TASK DETAILS: Every record must be written out once more, with nothing added or omitted.

Modeling code records
____

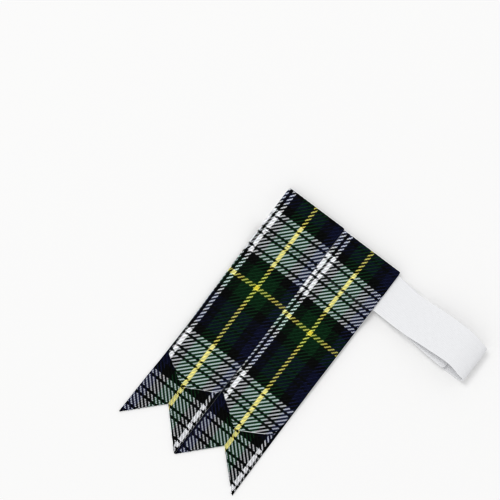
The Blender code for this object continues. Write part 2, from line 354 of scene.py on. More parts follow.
def cloth_mesh(name, middle, half, lift, bulge, materials):
    """A closed mesh round a grid of rows by columns. half is half the thickness, lift how far
    both faces are raised along the normal, bulge how far the rim stands out, all in metres.
    Returns the object, and for every face corner its row and column in the grid, and for every
    face whether it is on the inner side."""
    rows, columns = middle.shape[:2]
    normal = grid_normals(middle)
    outer = middle + normal * (lift + half)[..., None]
    inner = middle + normal * (lift - half)[..., None]
    row, column = np.indices((rows, columns))
    ring_row, ring_column = (
        np.concatenate([grid[0, :-1], grid[:-1, -1], grid[-1, :0:-1], grid[:0:-1, 0]])
        for grid in (row, column)
    )
    inward = np.clip(ring_row, 1, rows - 2), np.clip(ring_column, 1, columns - 2)
    away = unit(middle[ring_row, ring_column] - middle[inward])
    ring = (outer + inner)[ring_row, ring_column] / 2 + bulge * away
    points = np.concatenate([outer.reshape(-1, 3), inner.reshape(-1, 3), ring])
    count = rows * columns
    corner = (row[:-1, :-1] * columns + column[:-1, :-1]).ravel()
    top = np.stack([corner, corner + 1, corner + columns + 1, corner + columns], axis=1)
    loop = ring_row * columns + ring_column
    rim = 2 * count + np.arange(len(loop))
    after, rim_after = np.roll(loop, -1), np.roll(rim, -1)
    upper = np.stack([after, loop, rim, rim_after], axis=1)
    lower = np.stack([rim_after, rim, count + loop, count + after], axis=1)
    faces = np.concatenate([top, top[:, ::-1] + count, upper, lower])
    obj = make_piece(name, points, faces.tolist(), materials)
    grid_row = np.concatenate([row.ravel(), row.ravel(), ring_row])
    grid_column = np.concatenate([column.ravel(), column.ravel(), ring_column])
    on_inner = np.repeat([False, True, False], [len(top), len(top), 2 * len(loop)])
    return obj, grid_row[faces], grid_column[faces], on_inner


def add_map(obj, name, corners):
    """A UV map from one pair of numbers for each face corner."""
    layer = obj.data.uv_layers.new(name=name)
    layer.data.foreach_set("uv", np.asarray(corners, np.float32).ravel())


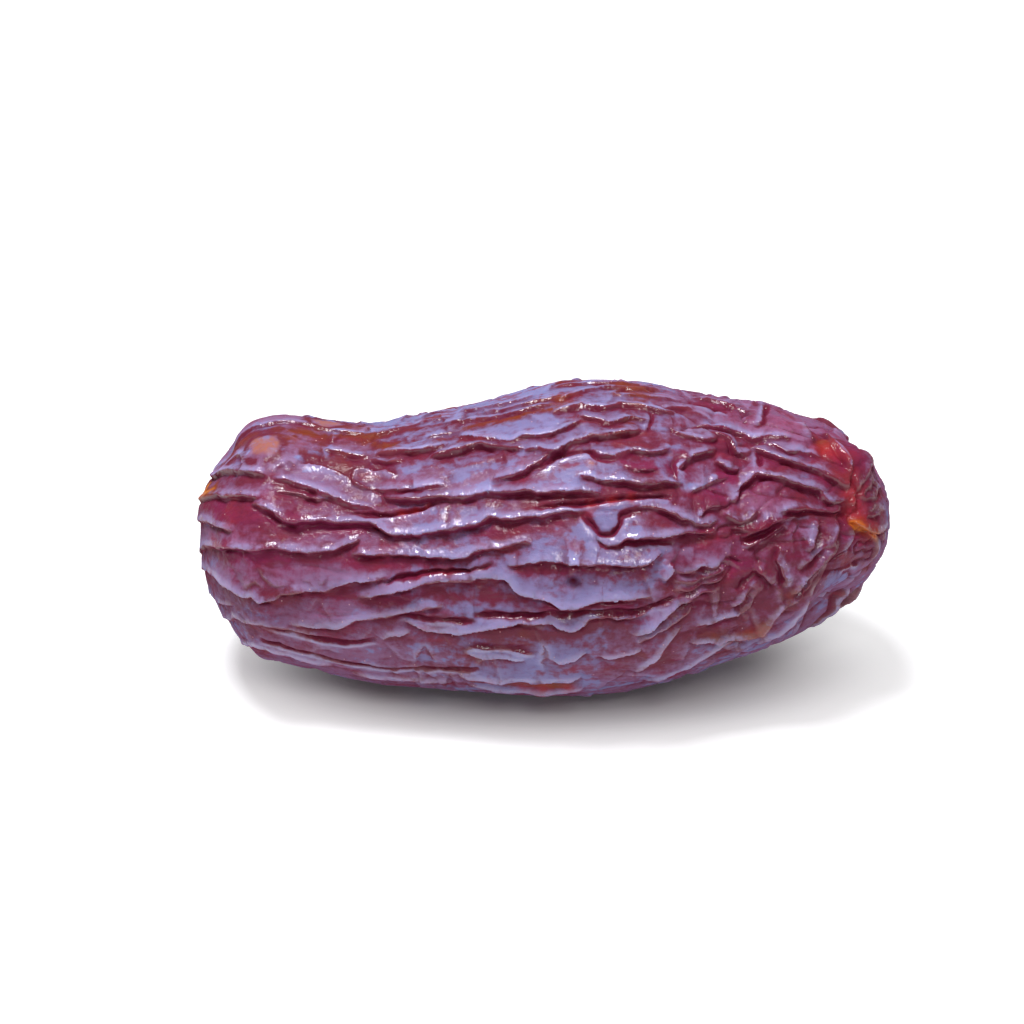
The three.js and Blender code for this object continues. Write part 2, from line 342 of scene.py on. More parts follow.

____

FINISHED EXERCISE:
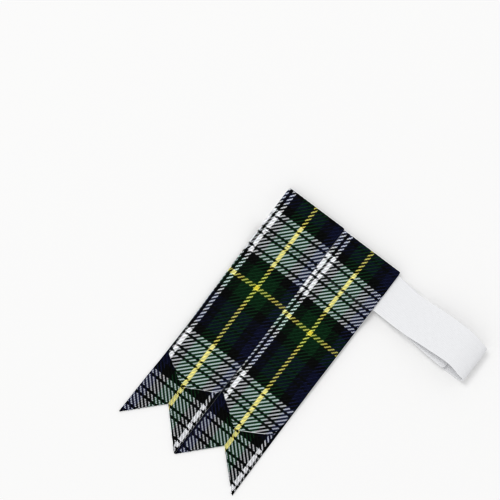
The Blender code for this object continues. Write part 2, from line 354 of scene.py on. More parts follow.
def cloth_mesh(name, middle, half, lift, bulge, materials):
    """A closed mesh round a grid of rows by columns. half is half the thickness, lift how far
    both faces are raised along the normal, bulge how far the rim stands out, all in metres.
    Returns the object, and for every face corner its row and column in the grid, and for every
    face whether it is on the inner side."""
    rows, columns = middle.shape[:2]
    normal = grid_normals(middle)
    outer = middle + normal * (lift + half)[..., None]
    inner = middle + normal * (lift - half)[..., None]
    row, column = np.indices((rows, columns))
    ring_row, ring_column = (
        np.concatenate([grid[0, :-1], grid[:-1, -1], grid[-1, :0:-1], grid[:0:-1, 0]])
        for grid in (row, column)
    )
    inward = np.clip(ring_row, 1, rows - 2), np.clip(ring_column, 1, columns - 2)
    away = unit(middle[ring_row, ring_column] - middle[inward])
    ring = (outer + inner)[ring_row, ring_column] / 2 + bulge * away
    points = np.concatenate([outer.reshape(-1, 3), inner.reshape(-1, 3), ring])
    count = rows * columns
    corner = (row[:-1, :-1] * columns + column[:-1, :-1]).ravel()
    top = np.stack([corner, corner + 1, corner + columns + 1, corner + columns], axis=1)
    loop = ring_row * columns + ring_column
    rim = 2 * count + np.arange(len(loop))
    after, rim_after = np.roll(loop, -1), np.roll(rim, -1)
    upper = np.stack([after, loop, rim, rim_after], axis=1)
    lower = np.stack([rim_after, rim, count + loop, count + after], axis=1)
    faces = np.concatenate([top, top[:, ::-1] + count, upper, lower])
    obj = make_piece(name, points, faces.tolist(), materials)
    grid_row = np.concatenate([row.ravel(), row.ravel(), ring_row])
    grid_column = np.concatenate([column.ravel(), column.ravel(), ring_column])
    on_inner = np.repeat([False, True, False], [len(top), len(top), 2 * len(loop)])
    return obj, grid_row[faces], grid_column[faces], on_inner


def add_map(obj, name, corners):
    """A UV map from one pair of numbers for each face corner."""
    layer = obj.data.uv_layers.new(name=name)
    layer.data.foreach_set("uv", np.asarray(corners, np.float32).ravel())


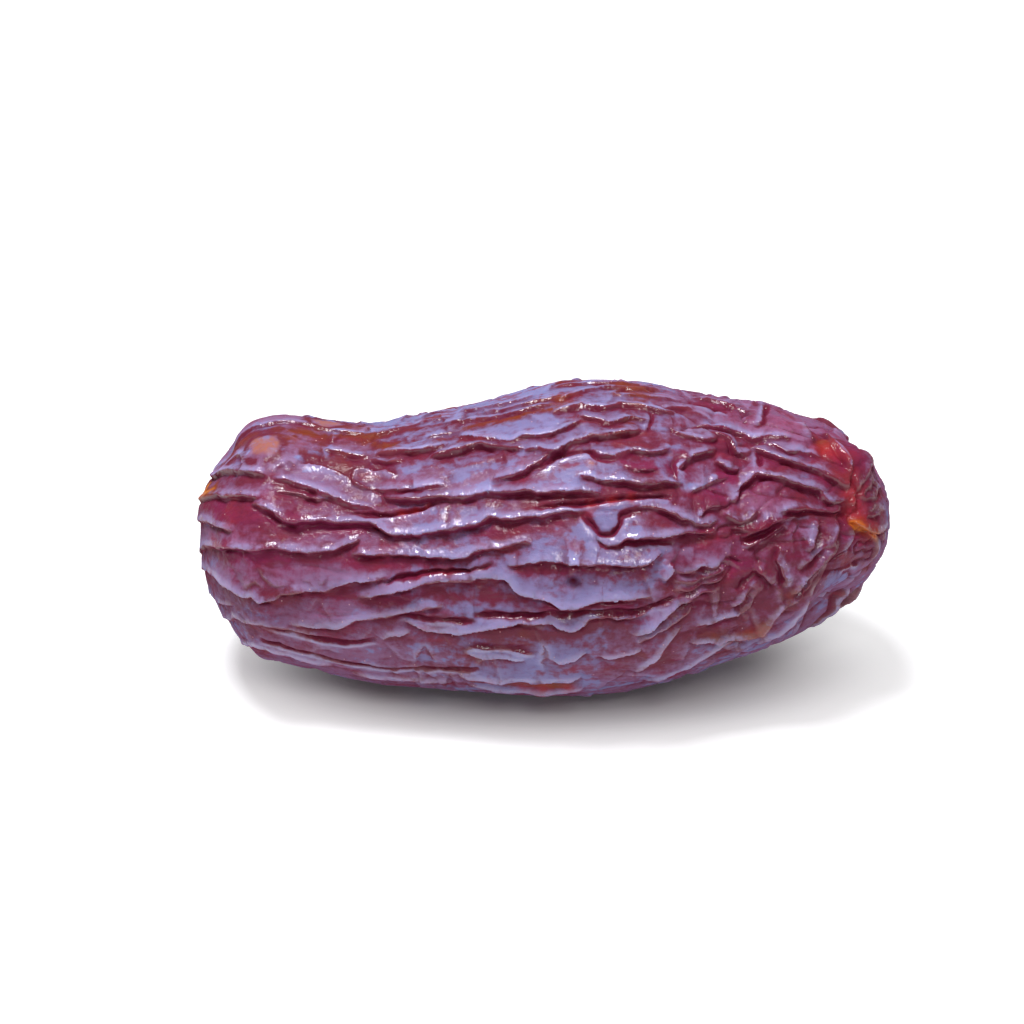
The three.js and Blender code for this object continues. Write part 2, from line 342 of scene.py on. More parts follow.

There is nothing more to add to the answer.